On their re-export, the duty is refunded as drawback under Section 74 of the Customs Act 1962 at the rates depending upon the period for which they have been out of customs control. If the period exceeds 18 months, no duty is refunded as drawback.
Restore excise duty exemption on pre-cast activities carried out at construction sites which has been withdrawn vide Notice No 21/2006 dated March 1, 2006. It was exempted from excise duty under Heading 68.07 (now 68.10) since 1994 and extended up to February 28, 2006 vide Notification No.6/2002-C E dated March 1, 2002.
Exemption from levy of excise duty for water supply projects subject to a prescribed condition. This benefit has to be made part of Clause 6 to Rule 6 of the CENVAT Credit Rules 2004 so as to meet the object of the notification.
GTA services to the construction industry must be exempted from service tax.

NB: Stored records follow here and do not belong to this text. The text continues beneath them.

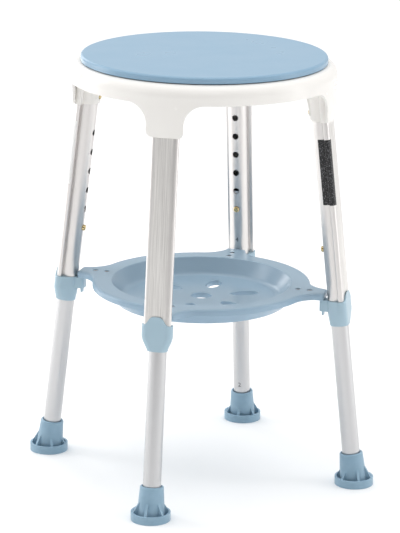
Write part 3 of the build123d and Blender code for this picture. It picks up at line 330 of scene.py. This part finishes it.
turned_brass = plated_metal("turned_brass", "#D8C79C", "#C4AE7C", 0.22, 3 * MM)
zinc_steel = plated_metal("zinc_plated_steel", "#CFCFD0", "#B9BABC", 0.28, 4 * MM)
blued_steel = plated_metal("blued_spring_steel", "#6E7078", "#54565E", 0.35, 5 * MM)
dress([f"{corner}_{piece}" for corner in CORNERS for piece in ("leg_button", "socket_button")],
      turned_brass)
dress([f"{corner}_{piece}" for corner in CORNERS for piece in ("leg_spring", "socket_spring")],
      blued_steel)
dress(["bearing_balls", "pivot_bolt", "pivot_washer"]
      + [f"{corner}_foot_washer" for corner in CORNERS], zinc_steel)

# %% [markdown]
# ## Labels
# One leg carries a black film label and another a white one. On the real stool they hold small
# print. Here the black one has only rows of short pale dashes that stand for print, and no letters.
# The rows are made from the leg's own coordinates: a wave across the leg draws the rows, and a noise
# along the leg breaks them into words.

# %% Labels
ROW_PITCH = 1.5 * MM
ROW_SHARE = 0.45  # height of the print as a share of the row
WORD = 2.2 * MM


def film_label(name, film, print_colour, print_share, corner):
    """Printed film; print_share is how much of each row is printed, 0 for a plain film."""
    material, tree, output = new_material(name)
    lines, plain = along_leg(tree, corner, ROW_PITCH, WORD)
    split = put(tree, "ShaderNodeSeparateXYZ", {"Vector": lines})
    round_corner = put(tree, "ShaderNodeMath", {0: split.outputs["Y"], 1: split.outputs["X"]},
                       operation="ADD")
    row = put(tree, "ShaderNodeMath", {0: round_corner.outputs[0]}, operation="FRACT")
    printed_row = put(tree, "ShaderNodeMath", {0: row.outputs[0], 1: ROW_SHARE},
                      operation="LESS_THAN")
    words = put(tree, "ShaderNodeTexNoise", {"Vector": lines, "Scale": 1.3, "Detail": 1.0})
    printed_word = put(tree, "ShaderNodeMath", {0: words.outputs["Fac"], 1: 1 - print_share},
                       operation="GREATER_THAN")
    ink = put(tree, "ShaderNodeMath", {0: printed_row.outputs[0], 1: printed_word.outputs[0]},
              operation="MULTIPLY")
    tone = put(tree, "ShaderNodeMix", {"Factor": ink.outputs[0]}, data_type="RGBA")
    tone.inputs[6].default_value = paint(film)
    tone.inputs[7].default_value = paint(print_colour)
    shader = put(tree, "ShaderNodeBsdfPrincipled", {"Base Color": tone.outputs[2],
                                                    "Roughness": 0.38, "IOR": 1.5})
    tree.links.new(shader.outputs["BSDF"], output.inputs["Surface"])
    return material


dress(["black_label"], film_label("printed_black_film", "#111114", "#7C7C80", 0.42, "front_right"))
dress(["white_label"], film_label("printed_white_film", "#F1F1F0", "#D8D8D8", 0.10, "back_left"))

# %% [markdown]
# ## Screws on the tray's arms
# Each arm is held to its hook by two small pan-head screws that sit in round recesses. The CAD model
# has plain heads; screws of this kind usually have a domed head with a cross recess. They repeat
# around the tray, so a Geometry Nodes tree makes one screw, cuts its cross, and sets a copy on every
# arm at two distances from the middle. The outer distance comes from the CAD screws' box, and the
# inner one is a fixed spacing nearer, so that the new screws land in the recesses.

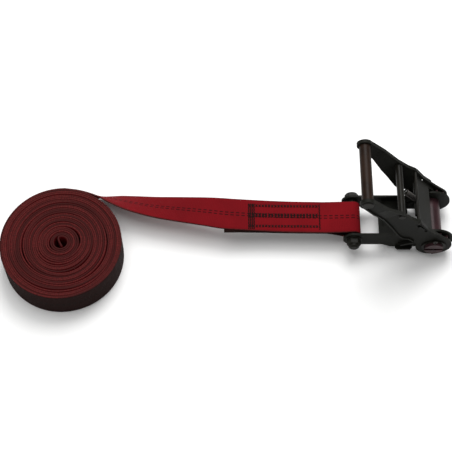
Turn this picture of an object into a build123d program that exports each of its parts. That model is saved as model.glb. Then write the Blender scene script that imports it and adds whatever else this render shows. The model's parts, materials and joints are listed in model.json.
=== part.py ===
"""Endless 50 mm ratchet strap: a hand ratchet with its webbing sewn round the fixed bolt and rolled up.

Working coordinates: X = 0 and Y = 0 at the middle of the spool's axis, Z = 0 on the floor, the roll
towards -X and the far side plate towards +Y. save() moves every piece to the row's origin, which is
at the middle of the bottom of the whole object's box.
Parts of the handle and of the locking pawl are drawn lying along -X from the spool's axis, at a
distance "s" from it and an offset "t" above it, and are then turned about the spool's axis.
"""
from build123d import *
from math import cos, radians, sin
import os

# ---------------------------------------------------------------- driving dimensions (mm)
WEB_WIDTH = 50.0
WEB_THICK = 2.8
AXIS_HEIGHT = 29.0              # spool axis above the floor
HANDLE_LIFT = 51.0              # handle's angle above the base frame
PAWL_TILT = 24.0                # locking pawl's slot slopes down and away from the spool

PLATE = 3.0                     # steel plate of the frame and the handle
BASE_INNER = 29.5               # half the gap between the base plates
BASE_ROUND = 29.0
BASE_TOP = 45.0
BASE_BOTTOM = 15.0
BASE_BELLY = 8.0                # the plates hang lower where the pawl's slot is
FOOT_OUT = 38.0

BOLT_X = -115.0
BOLT_Z = 30.0
BOLT_RADIUS = 6.0
BOLT_END_ROUND = 15.0
SPACER_RADIUS = 8.0
WASHER_THICK = 1.5
BOLT_HEXAGON = 18.0             # across the flats
BOLT_CROWN = 10.2               # radius that the hexagon's corners are turned to

SPOOL_RADIUS = 13.5
SPOOL_SLOT = 5.2
SPOOL_HALF_LENGTH = 48.0
RUNNING = 0.1                   # radial clearance of the spool in the side plates
COTTER_Y = 45.5
WHEEL_INNER = 33.0
WHEEL_THICK = 5.0
WHEEL_TIP = 24.5
WHEEL_ROOT = 18.5
TEETH = 12

DRIVE_LOW = 14.5                # the drive pawl lies between these two offsets from the spool's axis
DRIVE_HIGH = 18.5
DRIVE_NOSE = 14.2               # how near its ears come to the axis in a tooth gap, along the handle
DRIVE_RIDE = 6.0                # drawn back this far it rides clear of the tooth tips, as it does at rest
LOCK_LOW = 10.3                 # the same for the locking pawl, along its own slot
LOCK_HIGH = 14.3
LOCK_NOSE = 18.5
LOCK_RIDE = 4.1
DRIVE_BACK = 62.0               # back edge of each pawl's cross piece, with the pawl in a gap
LOCK_BACK = 42.0
DRIVE_TONGUE_END = 90.0
LOCK_TONGUE_END = 64.5
LUG_FROM = 63.0                 # bent lug of the frame's cross web, which the locking spring pushes on
LUG_TO = 66.0
PAWL_OUT = 38.0
SLIDE_GAP = 0.35
TONGUE_HALF = 1.7               # half the width of a pawl's guide tongue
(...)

Allow pension funds to invest about 10-15 per cent of their funds in infrastructure bonds
The secondary market for debt trading should be introduced, facilitating the infra developers to raise money through long term corporate bonds.
Refinancing of existing rupee loans through ECB should be allowed for the infrastructure sector.
PSUs disinvestment should be taken up and the proceeds from the same to be used to fund infrastructure projects.
Stocks to watch
Larsen & Toubro, Punj Lloyd, Hindustan Construction, IVRCL Infrastructure
The budget will increase the allocation for roads, irrigation, power and other infra sectors projects, auguring well for the industry.
Similarly, some of the tax benefits as expected by the industry, if materialised, will benefit the industry.
The government of India is all likely to continue its focus on the accelerated development of infrastructure in the Union Budget 2009-10; budgetary allocation in this regard will see a significant rise.
The construction industry is the major beneficiary of any measures to improve the infrastructure of the country.
Overall, the Budget is expected to be positive for the industry.